Je m'explique : Pour moi, appliquer une lecture artistique de ces sculptures correspondrait à mettre en évidence le sens des œuvres, le code de langage plastique choisi en fonction du sujet . Bref faire ressortir tout ce qui relèverait du sens, un fond en rapport à une forme, et ce avant sa fonction sans évincer celle-ci complètement, bref agir vis à vis de ces sculptures comme on le ferait d'un retable médiéval, par exemple.
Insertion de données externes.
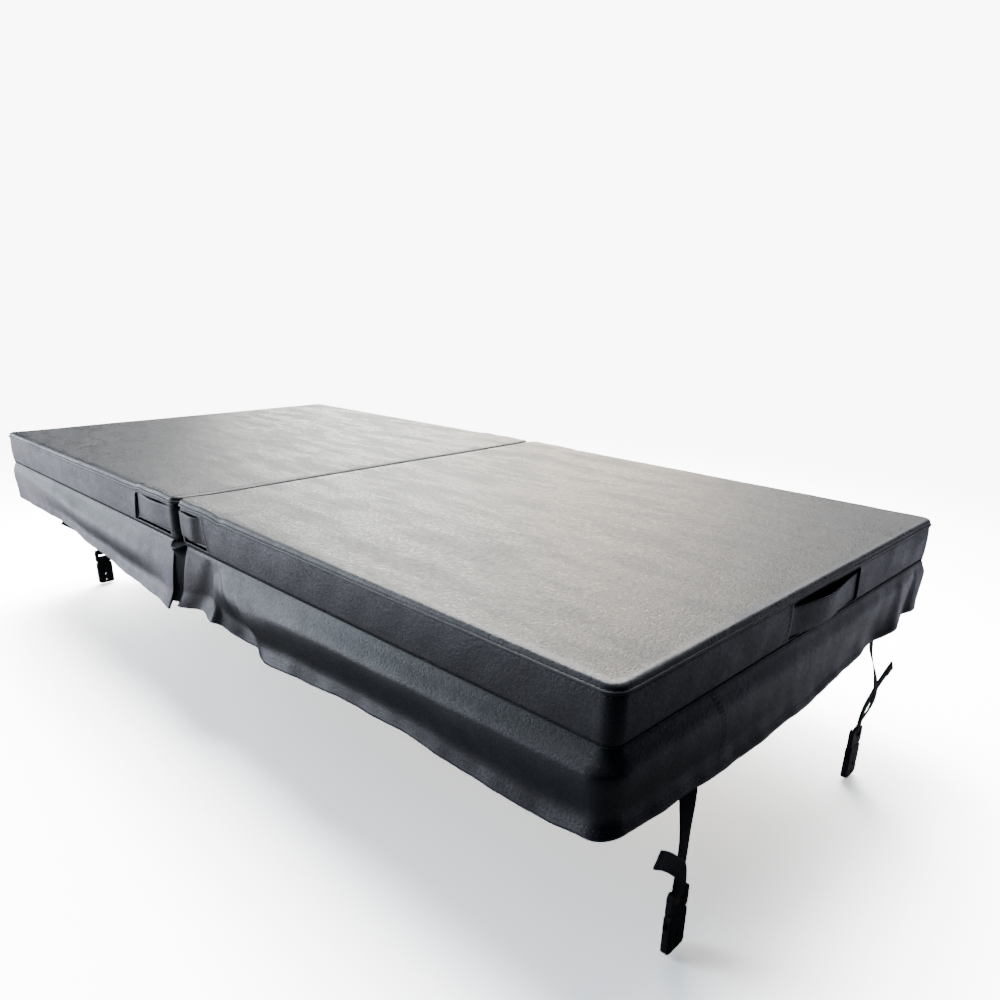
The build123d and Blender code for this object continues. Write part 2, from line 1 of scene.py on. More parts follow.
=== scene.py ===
"""The looks of a two-panel folding hot tub cover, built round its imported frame.

X runs along the cover with the fold at 0, Y across it with the front at negative Y, and Z is up
from the plane in which the cover rests on the tub's rim. All lengths are in metres. Every piece of
a panel is worked out for the right panel, where x is the distance from the fold, and mirrored.
"""

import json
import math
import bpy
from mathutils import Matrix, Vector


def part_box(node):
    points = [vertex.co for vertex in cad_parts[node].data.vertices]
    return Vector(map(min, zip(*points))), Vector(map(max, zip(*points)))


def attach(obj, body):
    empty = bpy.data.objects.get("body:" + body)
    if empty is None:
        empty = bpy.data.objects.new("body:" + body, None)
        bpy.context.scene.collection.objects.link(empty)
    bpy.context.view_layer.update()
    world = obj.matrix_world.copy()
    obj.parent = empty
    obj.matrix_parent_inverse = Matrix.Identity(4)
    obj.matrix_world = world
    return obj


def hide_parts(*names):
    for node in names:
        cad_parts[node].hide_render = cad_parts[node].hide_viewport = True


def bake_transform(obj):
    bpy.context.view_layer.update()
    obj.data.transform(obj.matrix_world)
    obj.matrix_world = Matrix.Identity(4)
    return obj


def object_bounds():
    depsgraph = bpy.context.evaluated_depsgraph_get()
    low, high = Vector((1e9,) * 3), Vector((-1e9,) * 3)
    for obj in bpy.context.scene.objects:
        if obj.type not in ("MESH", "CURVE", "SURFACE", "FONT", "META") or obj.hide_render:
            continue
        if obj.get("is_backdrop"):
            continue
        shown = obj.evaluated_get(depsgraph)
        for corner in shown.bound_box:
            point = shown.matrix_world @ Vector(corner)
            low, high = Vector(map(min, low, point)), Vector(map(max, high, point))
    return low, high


bl_info = {
    "name": "Hot tub cover",
    "version": (1, 0, 0),
    "blender": (4, 5, 0),
    "location": "View3D > Sidebar > Cover",
    "description": "Vinyl, skirts, handles, straps and stitching of a folding hot tub cover",
    "category": "Object",
}

import bmesh
import bpy
import numpy as np
from bpy.props import FloatProperty, FloatVectorProperty, PointerProperty
from mathutils import Matrix, Vector

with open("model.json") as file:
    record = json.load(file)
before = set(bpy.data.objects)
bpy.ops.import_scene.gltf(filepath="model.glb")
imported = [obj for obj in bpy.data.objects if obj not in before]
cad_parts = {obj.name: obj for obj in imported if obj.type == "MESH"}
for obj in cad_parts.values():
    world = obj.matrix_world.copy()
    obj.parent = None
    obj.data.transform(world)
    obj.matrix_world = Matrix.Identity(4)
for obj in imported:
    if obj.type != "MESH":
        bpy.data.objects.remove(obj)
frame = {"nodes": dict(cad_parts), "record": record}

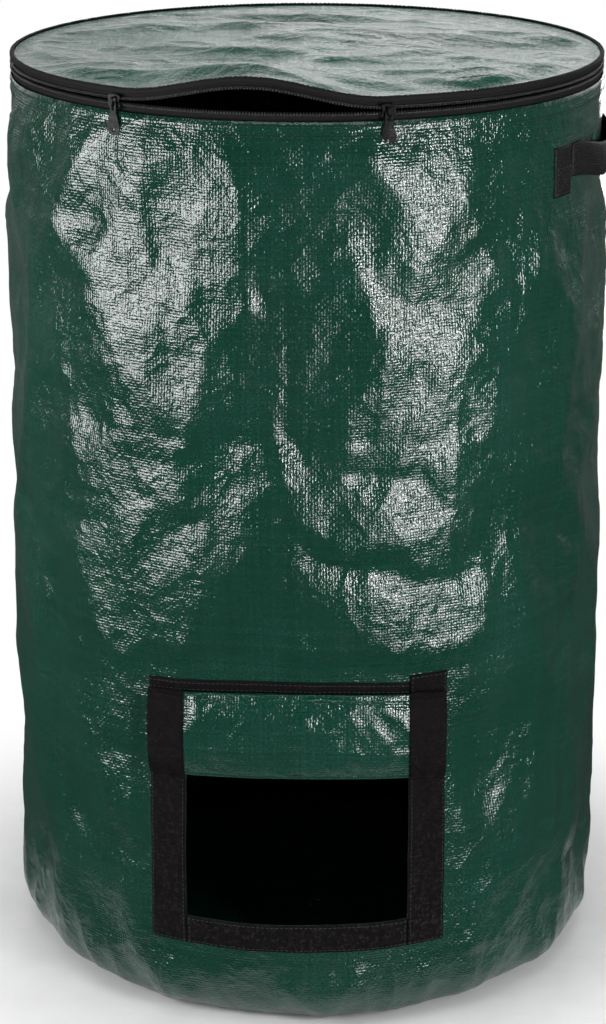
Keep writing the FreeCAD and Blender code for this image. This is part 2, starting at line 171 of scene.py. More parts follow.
# Corners of the wall's facets, where its creases meet: azimuth, height and rise in mm
KEPT_CORNERS = (
    (-14, 0.686, 4.5), (-10, 0.660, 5.0), (-9, 0.630, 6.0), (-10, 0.600, 5.0), (-8, 0.572, 6.5),
    (-15, 0.542, 4.0), (-19, 0.481, 4.0),
    (-44, 0.660, 5.5), (-28, 0.674, 5.5), (-60, 0.668, 4.0),
    (-73, 0.640, 5.0), (-50, 0.616, 6.0), (-39, 0.579, 6.0), (-34, 0.530, 6.0), (-30, 0.485, 4.0),
    (-29, 0.618, 1.0), (-21, 0.560, 2.2), (-62, 0.560, 0.0), (-50, 0.510, -1.0),
    (-2, 0.690, 0.0), (-2, 0.640, -2.0), (-3, 0.560, -1.5), (-4, 0.485, 0.0),
    (6, 0.690, 4.0), (14, 0.668, 5.5), (24, 0.617, 6.0), (22, 0.684, 2.0), (31, 0.640, 5.5),
    (33, 0.685, 2.0),
    (9, 0.615, 0.0), (20, 0.572, 1.5), (31, 0.522, 5.0), (16, 0.551, 4.5), (29, 0.478, 4.5),
    (6, 0.520, -0.5), (15, 0.478, 1.5), (42, 0.560, 0.5), (41, 0.465, 1.0),
    (-1, 0.422, 6.0), (9, 0.392, 7.5), (18, 0.396, 7.0), (29, 0.408, 4.0),
    (3, 0.456, -2.5), (12, 0.446, -3.0), (23, 0.440, -2.5),
    (-3, 0.362, 6.5), (10, 0.336, 7.5), (22, 0.298, 7.0), (36, 0.321, 6.0),
    (3, 0.386, -1.0), (13, 0.376, -2.5), (25, 0.362, -3.0), (37, 0.366, -1.0),
    (-43, 0.409, 2.0), (-32, 0.378, 3.0), (-16, 0.363, 2.5), (-36, 0.455, 1.0), (-22, 0.448, 1.0),
    (-45, 0.345, 1.5), (-24, 0.350, 1.0), (-38, 0.300, 3.0), (-22, 0.292, 3.0),
    (-65, 0.184, 5.0), (-44, 0.209, 5.0), (-77, 0.243, 5.0), (-60, 0.200, 1.5), (-50, 0.265, -1.0),
    (49, 0.286, 6.0), (61, 0.220, 5.5), (52, 0.200, -1.0), (66, 0.150, 5.5), (46, 0.120, 5.5),
    (61, 0.088, 2.5),
    (-79, 0.300, 5.0), (-76, 0.120, 5.0), (-66, 0.440, 1.0), (66, 0.600, 0.0), (55, 0.660, 4.0),
    (62, 0.520, 4.5), (56, 0.420, 3.5), (70, 0.350, 0.5), (44, 0.400, -1.0), (-40, 0.120, 0.0),
    (-52, 0.090, 5.0),
)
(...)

Quand j'étais élève aux Beaux-Arts on me mettait en garde contre le joli (la forme sans fond) alors qu'il fallait viser (éventuellement) le beau au sens de ce qui tombe juste par rapport à ce qu'on veut dire. Dans l'exposition, on aperçoit les gestes du sculpteur, on s'initie à l'analyse des formes pour mieux distinguer les habitudes de tel ou tel artiste, bref tout ce qui prouve que ces personnes sont des faiseurs de formes en bois, formelles, jolies, donc de bons artisans. Mais quoi pour l'art, dans le sens de savoir ajuster « magistralement » la forme (juste, harmonieuse, forte...) avec le signifiant et le sujet ? Ce faisant, on ampute le sculpteur de sa pensée et la société dont il fait partie de sa richesse. Venant d'une société où l'art se veut maintenant avant tout conceptuel, cet attachement au formel pour évoquer ces arts lointains pourrait être ressenti comme une potentielle volonté de rabaissement.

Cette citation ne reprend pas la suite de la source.